Request: Repeat every line below exactly as it reads.

Data provided:
▬▬▬▬▬▬

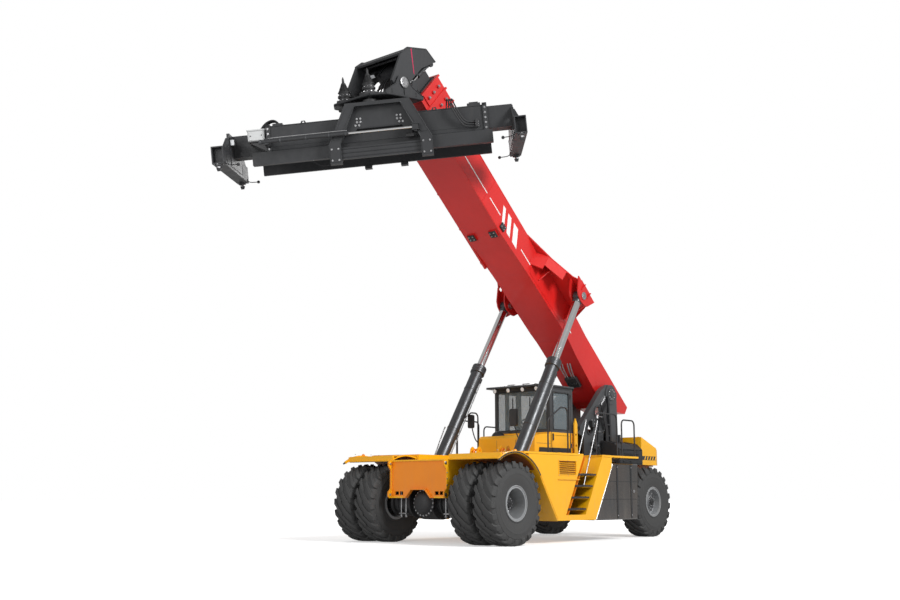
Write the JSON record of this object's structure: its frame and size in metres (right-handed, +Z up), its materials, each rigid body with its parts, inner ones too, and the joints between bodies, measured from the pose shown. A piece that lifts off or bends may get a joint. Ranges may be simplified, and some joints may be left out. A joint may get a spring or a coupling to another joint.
{
  "type": "reach stacker",
  "caption": "Reach stacker: four-wheel chassis with twin front tyres, cab, telescopic boom raised by two cylinders, and a turning, telescopic container load frame",
  "frame": {"origin": "on the ground, below the middle of the whole machine's box in the parked pose", "axes": "+X forward, +Y to the driver's left, +Z up"},
  "size_m": [11.8549, 6.2561, 9.9936],
  "materials": {
    "axle_iron": "matte",
    "black_plastic": "matte",
    "chrome_rod": "polished",
    "cylinder_paint": "satin",
    "dark_paint": "satin",
    "grey_paint": "satin",
    "red_paint": "gloss",
    "rim_paint": "satin",
    "seat_fabric": "matte",
    "tinted_glass": "polished",
    "tyre_rubber": "matte",
    "yellow_paint": "gloss"
  },
  "bodies": {
    "chassis": {"main_frame": "yellow_paint", "front_plate": "yellow_paint", "front_axle": "axle_iron", "rear_axle": "axle_iron", "front_left_fender": "yellow_paint", "front_right_fender": "yellow_paint", "left_side_body": "yellow_paint", "right_side_body": "yellow_paint", "stair_treads": "dark_paint", "fuel_tank": "dark_paint", "hydraulic_tank": "dark_paint", "deck_plates": "yellow_paint", "boom_tower": "grey_paint", "engine_block": "grey_paint", "engine_hood": "grey_paint", "counterweight": "yellow_paint", "cab_tub": "yellow_paint", "cab_frame": "dark_paint", "cab_glass": "tinted_glass", "cab_roof": "dark_paint", "cab_seat": "seat_fabric", "cab_controls": "black_plastic", "handrails": "dark_paint", "door_post": "yellow_paint"},
    "front_left_wheels": {"front_left_tyres": "tyre_rubber", "front_left_rims": "rim_paint"},
    "front_right_wheels": {"front_right_tyres": "tyre_rubber", "front_right_rims": "rim_paint"},
    "left_steered_stub": {"left_knuckle": "axle_iron"},
    "right_steered_stub": {"right_knuckle": "axle_iron"},
    "rear_left_wheel": {"rear_left_tyre": "tyre_rubber", "rear_left_rim": "rim_paint"},
    "rear_right_wheel": {"rear_right_tyre": "tyre_rubber", "rear_right_rim": "rim_paint"},
    "boom": {"boom_outer": "red_paint", "boom_collar": "red_paint", "lift_wings": "red_paint"},
    "inner_boom": {"boom_inner": "dark_paint", "boom_head": "dark_paint"},
    "yoke": {"yoke": "dark_paint", "slew_drive": "dark_paint"},
    "carrier": {"spreader_carrier": "dark_paint"},
    "load_frame": {"spreader_beam": "dark_paint", "rear_slide_rail": "dark_paint"},
    "left_arm": {"left_arm": "dark_paint"},
    "right_arm": {"right_arm": "dark_paint"},
    "lift_barrels": {"lift_barrels": "cylinder_paint"},
    "lift_rods": {"lift_rods": "chrome_rod"},
    "damper_barrels": {"damper_barrels": "cylinder_paint"},
    "damper_rods": {"damper_rods": "chrome_rod"},
    "cab_door": {"cab_door": "dark_paint", "cab_door_glass": "tinted_glass"},
    "hood_door": {"left_hood_door": "grey_paint"}
  },
  "joints": [
    {"name": "front_left_wheel", "type": "hinge", "parent": "chassis", "child": "front_left_wheels", "pos_m": [1.3725, 1.7056, 0.8], "axis": [0, 1, 0], "continuous": true},
    {"name": "front_right_wheel", "type": "hinge", "parent": "chassis", "child": "front_right_wheels", "pos_m": [1.3725, -1.3944, 0.8], "axis": [0, 1, 0], "continuous": true},
    {"name": "left_steering", "type": "hinge", "parent": "chassis", "child": "left_steered_stub", "pos_m": [-4.6275, 1.2056, 0.8], "axis": [0, 0, 1], "range_deg": [-40, 40]},
    {"name": "right_steering", "type": "hinge", "parent": "chassis", "child": "right_steered_stub", "pos_m": [-4.6275, -0.8944, 0.8], "axis": [0, 0, 1], "range_deg": [-40, 40]},
    {"name": "rear_left_wheel", "type": "hinge", "parent": "left_steered_stub", "child": "rear_left_wheel", "pos_m": [-4.6275, 1.5356, 0.8], "axis": [0, 1, 0], "continuous": true},
    {"name": "rear_right_wheel", "type": "hinge", "parent": "right_steered_stub", "child": "rear_right_wheel", "pos_m": [-4.6275, -1.2244, 0.8], "axis": [0, 1, 0], "continuous": true},
    {"name": "boom_lift", "type": "hinge", "parent": "chassis", "child": "boom", "pos_m": [-4.5275, 0.1556, 3.36], "axis": [0, -1, 0], "range_deg": [-32.7, 19.3]},
    {"name": "boom_extension", "type": "slide", "parent": "boom", "child": "inner_boom", "axis": [0.7581, 0, 0.6521], "range_m": [0, 5.2]},
    {"name": "yoke_tilt", "type": "hinge", "parent": "inner_boom", "child": "yoke", "pos_m": [3.14641, 0.1556, 9.03728], "axis": [0, 1, 0], "range_deg": [-41.6, 10.4]},
    {"name": "slewing", "type": "hinge", "parent": "yoke", "child": "carrier", "pos_m": [3.14641, 0.1556, 9.03728], "axis": [0.1547, 0, 0.988], "range_deg": [-86.9, 9.1]},
    {"name": "side_shift", "type": "slide", "parent": "carrier", "child": "load_frame", "axis": [-0.6204, 0.7782, 0.0972], "range_m": [-0.6, 1]},
    {"name": "left_arm_extension", "type": "slide", "parent": "load_frame", "child": "left_arm", "axis": [-0.6204, 0.7782, 0.0972], "range_m": [0, 3.06]},
    {"name": "right_arm_extension", "type": "slide", "parent": "load_frame", "child": "right_arm", "axis": [0.6204, -0.7782, -0.0972], "range_m": [0, 3.06]},
    {"name": "lift_cylinder_swing", "type": "hinge", "parent": "chassis", "child": "lift_barrels", "pos_m": [0.2525, 0.1556, 1.25], "axis": [0, -1, 0], "range_deg": [-1.47, 1.03]},
    {"name": "lift_cylinder_stroke", "type": "slide", "parent": "lift_barrels", "child": "lift_rods", "axis": [-0.5462, 0, 0.8376], "range_m": [-1.6363, 0.9674]},
    {"name": "damper_swing", "type": "hinge", "parent": "inner_boom", "child": "damper_barrels", "pos_m": [2.20152, 0.1556, 9.75858], "axis": [0, -1, 0], "range_deg": [-16.63, 4.46]},
    {"name": "damper_stroke", "type": "slide", "parent": "damper_barrels", "child": "damper_rods", "axis": [0.6777, 0, -0.7353], "range_m": [-0.0641, 0.2444]},
    {"name": "cab_door", "type": "hinge", "parent": "chassis", "child": "cab_door", "pos_m": [-2.4655, 0.9376, 2.6], "axis": [0, 0, 1], "range_deg": [0, 95]},
    {"name": "hood_door", "type": "hinge", "parent": "chassis", "child": "hood_door", "pos_m": [-4.4725, 1.2946, 2], "axis": [1, 0, 0], "range_deg": [0, 80]}
  ],
  "couplings": [
    {"joint": "right_steering", "follows": "left_steering", "ratio": 1},
    {"joint": "lift_cylinder_swing", "follows": "boom_lift", "ratio": 0.0326},
    {"joint": "lift_cylinder_stroke", "follows": "boom_lift", "m_per_rad": 2.86},
    {"joint": "damper_swing", "follows": "yoke_tilt", "ratio": 0.3901},
    {"joint": "damper_stroke", "follows": "yoke_tilt", "m_per_rad": -0.33114},
    {"joint": "right_arm_extension", "follows": "left_arm_extension", "ratio": 1}
  ]
}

▬▬▬▬▬▬

Problem solution:
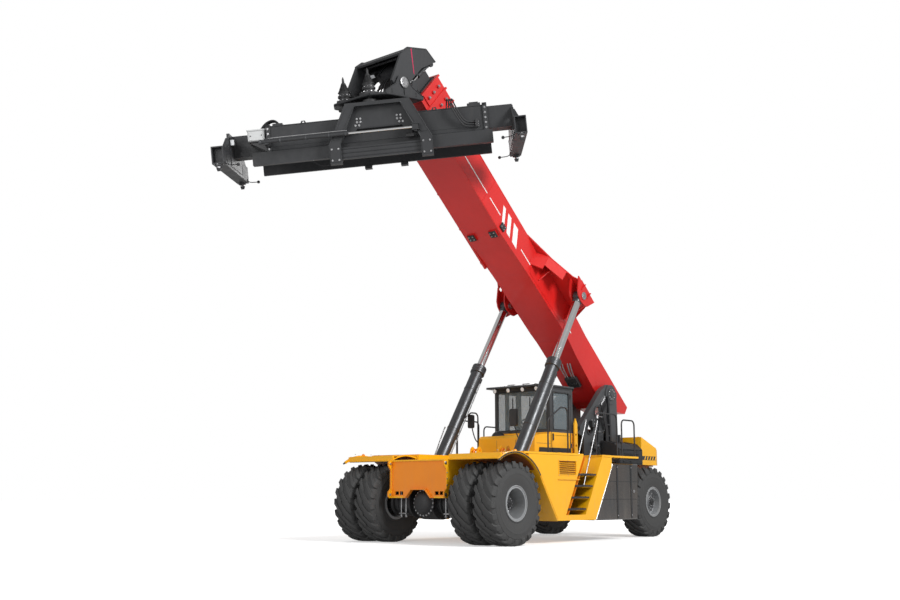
Write the JSON record of this object's structure: its frame and size in metres (right-handed, +Z up), its materials, each rigid body with its parts, inner ones too, and the joints between bodies, measured from the pose shown. A piece that lifts off or bends may get a joint. Ranges may be simplified, and some joints may be left out. A joint may get a spring or a coupling to another joint.
{
  "type": "reach stacker",
  "caption": "Reach stacker: four-wheel chassis with twin front tyres, cab, telescopic boom raised by two cylinders, and a turning, telescopic container load frame",
  "frame": {"origin": "on the ground, below the middle of the whole machine's box in the parked pose", "axes": "+X forward, +Y to the driver's left, +Z up"},
  "size_m": [11.8549, 6.2561, 9.9936],
  "materials": {
    "axle_iron": "matte",
    "black_plastic": "matte",
    "chrome_rod": "polished",
    "cylinder_paint": "satin",
    "dark_paint": "satin",
    "grey_paint": "satin",
    "red_paint": "gloss",
    "rim_paint": "satin",
    "seat_fabric": "matte",
    "tinted_glass": "polished",
    "tyre_rubber": "matte",
    "yellow_paint": "gloss"
  },
  "bodies": {
    "chassis": {"main_frame": "yellow_paint", "front_plate": "yellow_paint", "front_axle": "axle_iron", "rear_axle": "axle_iron", "front_left_fender": "yellow_paint", "front_right_fender": "yellow_paint", "left_side_body": "yellow_paint", "right_side_body": "yellow_paint", "stair_treads": "dark_paint", "fuel_tank": "dark_paint", "hydraulic_tank": "dark_paint", "deck_plates": "yellow_paint", "boom_tower": "grey_paint", "engine_block": "grey_paint", "engine_hood": "grey_paint", "counterweight": "yellow_paint", "cab_tub": "yellow_paint", "cab_frame": "dark_paint", "cab_glass": "tinted_glass", "cab_roof": "dark_paint", "cab_seat": "seat_fabric", "cab_controls": "black_plastic", "handrails": "dark_paint", "door_post": "yellow_paint"},
    "front_left_wheels": {"front_left_tyres": "tyre_rubber", "front_left_rims": "rim_paint"},
    "front_right_wheels": {"front_right_tyres": "tyre_rubber", "front_right_rims": "rim_paint"},
    "left_steered_stub": {"left_knuckle": "axle_iron"},
    "right_steered_stub": {"right_knuckle": "axle_iron"},
    "rear_left_wheel": {"rear_left_tyre": "tyre_rubber", "rear_left_rim": "rim_paint"},
    "rear_right_wheel": {"rear_right_tyre": "tyre_rubber", "rear_right_rim": "rim_paint"},
    "boom": {"boom_outer": "red_paint", "boom_collar": "red_paint", "lift_wings": "red_paint"},
    "inner_boom": {"boom_inner": "dark_paint", "boom_head": "dark_paint"},
    "yoke": {"yoke": "dark_paint", "slew_drive": "dark_paint"},
    "carrier": {"spreader_carrier": "dark_paint"},
    "load_frame": {"spreader_beam": "dark_paint", "rear_slide_rail": "dark_paint"},
    "left_arm": {"left_arm": "dark_paint"},
    "right_arm": {"right_arm": "dark_paint"},
    "lift_barrels": {"lift_barrels": "cylinder_paint"},
    "lift_rods": {"lift_rods": "chrome_rod"},
    "damper_barrels": {"damper_barrels": "cylinder_paint"},
    "damper_rods": {"damper_rods": "chrome_rod"},
    "cab_door": {"cab_door": "dark_paint", "cab_door_glass": "tinted_glass"},
    "hood_door": {"left_hood_door": "grey_paint"}
  },
  "joints": [
    {"name": "front_left_wheel", "type": "hinge", "parent": "chassis", "child": "front_left_wheels", "pos_m": [1.3725, 1.7056, 0.8], "axis": [0, 1, 0], "continuous": true},
    {"name": "front_right_wheel", "type": "hinge", "parent": "chassis", "child": "front_right_wheels", "pos_m": [1.3725, -1.3944, 0.8], "axis": [0, 1, 0], "continuous": true},
    {"name": "left_steering", "type": "hinge", "parent": "chassis", "child": "left_steered_stub", "pos_m": [-4.6275, 1.2056, 0.8], "axis": [0, 0, 1], "range_deg": [-40, 40]},
    {"name": "right_steering", "type": "hinge", "parent": "chassis", "child": "right_steered_stub", "pos_m": [-4.6275, -0.8944, 0.8], "axis": [0, 0, 1], "range_deg": [-40, 40]},
    {"name": "rear_left_wheel", "type": "hinge", "parent": "left_steered_stub", "child": "rear_left_wheel", "pos_m": [-4.6275, 1.5356, 0.8], "axis": [0, 1, 0], "continuous": true},
    {"name": "rear_right_wheel", "type": "hinge", "parent": "right_steered_stub", "child": "rear_right_wheel", "pos_m": [-4.6275, -1.2244, 0.8], "axis": [0, 1, 0], "continuous": true},
    {"name": "boom_lift", "type": "hinge", "parent": "chassis", "child": "boom", "pos_m": [-4.5275, 0.1556, 3.36], "axis": [0, -1, 0], "range_deg": [-32.7, 19.3]},
    {"name": "boom_extension", "type": "slide", "parent": "boom", "child": "inner_boom", "axis": [0.7581, 0, 0.6521], "range_m": [0, 5.2]},
    {"name": "yoke_tilt", "type": "hinge", "parent": "inner_boom", "child": "yoke", "pos_m": [3.14641, 0.1556, 9.03728], "axis": [0, 1, 0], "range_deg": [-41.6, 10.4]},
    {"name": "slewing", "type": "hinge", "parent": "yoke", "child": "carrier", "pos_m": [3.14641, 0.1556, 9.03728], "axis": [0.1547, 0, 0.988], "range_deg": [-86.9, 9.1]},
    {"name": "side_shift", "type": "slide", "parent": "carrier", "child": "load_frame", "axis": [-0.6204, 0.7782, 0.0972], "range_m": [-0.6, 1]},
    {"name": "left_arm_extension", "type": "slide", "parent": "load_frame", "child": "left_arm", "axis": [-0.6204, 0.7782, 0.0972], "range_m": [0, 3.06]},
    {"name": "right_arm_extension", "type": "slide", "parent": "load_frame", "child": "right_arm", "axis": [0.6204, -0.7782, -0.0972], "range_m": [0, 3.06]},
    {"name": "lift_cylinder_swing", "type": "hinge", "parent": "chassis", "child": "lift_barrels", "pos_m": [0.2525, 0.1556, 1.25], "axis": [0, -1, 0], "range_deg": [-1.47, 1.03]},
    {"name": "lift_cylinder_stroke", "type": "slide", "parent": "lift_barrels", "child": "lift_rods", "axis": [-0.5462, 0, 0.8376], "range_m": [-1.6363, 0.9674]},
    {"name": "damper_swing", "type": "hinge", "parent": "inner_boom", "child": "damper_barrels", "pos_m": [2.20152, 0.1556, 9.75858], "axis": [0, -1, 0], "range_deg": [-16.63, 4.46]},
    {"name": "damper_stroke", "type": "slide", "parent": "damper_barrels", "child": "damper_rods", "axis": [0.6777, 0, -0.7353], "range_m": [-0.0641, 0.2444]},
    {"name": "cab_door", "type": "hinge", "parent": "chassis", "child": "cab_door", "pos_m": [-2.4655, 0.9376, 2.6], "axis": [0, 0, 1], "range_deg": [0, 95]},
    {"name": "hood_door", "type": "hinge", "parent": "chassis", "child": "hood_door", "pos_m": [-4.4725, 1.2946, 2], "axis": [1, 0, 0], "range_deg": [0, 80]}
  ],
  "couplings": [
    {"joint": "right_steering", "follows": "left_steering", "ratio": 1},
    {"joint": "lift_cylinder_swing", "follows": "boom_lift", "ratio": 0.0326},
    {"joint": "lift_cylinder_stroke", "follows": "boom_lift", "m_per_rad": 2.86},
    {"joint": "damper_swing", "follows": "yoke_tilt", "ratio": 0.3901},
    {"joint": "damper_stroke", "follows": "yoke_tilt", "m_per_rad": -0.33114},
    {"joint": "right_arm_extension", "follows": "left_arm_extension", "ratio": 1}
  ]
}